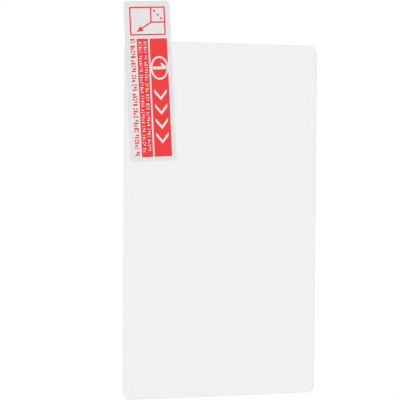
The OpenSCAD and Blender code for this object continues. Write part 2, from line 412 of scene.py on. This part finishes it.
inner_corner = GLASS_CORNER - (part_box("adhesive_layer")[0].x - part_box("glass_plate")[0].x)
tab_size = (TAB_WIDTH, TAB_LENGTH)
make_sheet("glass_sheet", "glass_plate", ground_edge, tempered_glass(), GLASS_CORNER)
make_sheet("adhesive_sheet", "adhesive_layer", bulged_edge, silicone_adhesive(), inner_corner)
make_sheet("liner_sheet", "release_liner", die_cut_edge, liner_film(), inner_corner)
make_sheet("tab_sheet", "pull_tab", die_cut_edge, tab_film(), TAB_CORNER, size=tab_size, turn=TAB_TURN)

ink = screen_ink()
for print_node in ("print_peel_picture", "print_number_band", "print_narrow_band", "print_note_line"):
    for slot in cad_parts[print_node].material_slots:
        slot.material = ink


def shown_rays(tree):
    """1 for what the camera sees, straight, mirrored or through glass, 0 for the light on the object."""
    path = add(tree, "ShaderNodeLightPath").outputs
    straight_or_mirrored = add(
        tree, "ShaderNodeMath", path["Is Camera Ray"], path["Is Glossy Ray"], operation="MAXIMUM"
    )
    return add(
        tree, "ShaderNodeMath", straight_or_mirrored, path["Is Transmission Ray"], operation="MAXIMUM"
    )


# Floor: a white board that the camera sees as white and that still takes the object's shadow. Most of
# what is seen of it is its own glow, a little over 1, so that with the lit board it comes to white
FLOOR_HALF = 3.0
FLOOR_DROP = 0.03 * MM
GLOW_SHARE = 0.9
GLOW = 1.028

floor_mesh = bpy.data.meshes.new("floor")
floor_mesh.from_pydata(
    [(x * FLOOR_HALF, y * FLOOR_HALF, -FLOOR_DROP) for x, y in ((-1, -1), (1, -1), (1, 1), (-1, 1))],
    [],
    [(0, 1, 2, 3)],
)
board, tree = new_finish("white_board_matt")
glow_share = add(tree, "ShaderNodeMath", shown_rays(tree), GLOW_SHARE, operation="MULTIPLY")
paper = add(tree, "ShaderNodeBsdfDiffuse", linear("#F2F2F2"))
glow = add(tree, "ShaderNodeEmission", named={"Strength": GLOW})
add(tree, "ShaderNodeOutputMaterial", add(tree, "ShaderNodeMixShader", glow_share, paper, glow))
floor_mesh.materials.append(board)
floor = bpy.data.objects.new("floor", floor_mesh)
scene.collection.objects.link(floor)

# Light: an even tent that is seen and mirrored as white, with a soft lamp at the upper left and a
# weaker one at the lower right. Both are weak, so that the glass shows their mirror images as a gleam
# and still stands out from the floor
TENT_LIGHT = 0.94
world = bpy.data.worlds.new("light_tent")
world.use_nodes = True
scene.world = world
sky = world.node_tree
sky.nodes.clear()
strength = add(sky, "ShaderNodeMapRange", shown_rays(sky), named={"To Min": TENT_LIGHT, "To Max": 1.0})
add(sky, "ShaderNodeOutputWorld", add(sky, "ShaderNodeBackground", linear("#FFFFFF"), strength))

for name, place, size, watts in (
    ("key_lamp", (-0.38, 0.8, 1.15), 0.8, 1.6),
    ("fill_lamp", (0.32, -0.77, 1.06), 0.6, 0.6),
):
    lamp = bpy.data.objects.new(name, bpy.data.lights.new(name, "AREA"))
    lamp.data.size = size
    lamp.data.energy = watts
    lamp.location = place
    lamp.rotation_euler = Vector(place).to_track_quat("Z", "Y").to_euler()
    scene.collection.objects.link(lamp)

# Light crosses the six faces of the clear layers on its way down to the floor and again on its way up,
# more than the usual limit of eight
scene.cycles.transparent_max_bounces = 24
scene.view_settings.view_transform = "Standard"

================================

Show all lines from the data above in which the word "scene" appears.

**Solved exercise:**
The OpenSCAD and Blender code for this object continues. Write part 2, from line 412 of scene.py on. This part finishes it.
scene.collection.objects.link(floor)
scene.world = world
    scene.collection.objects.link(lamp)
scene.cycles.transparent_max_bounces = 24
scene.view_settings.view_transform = "Standard"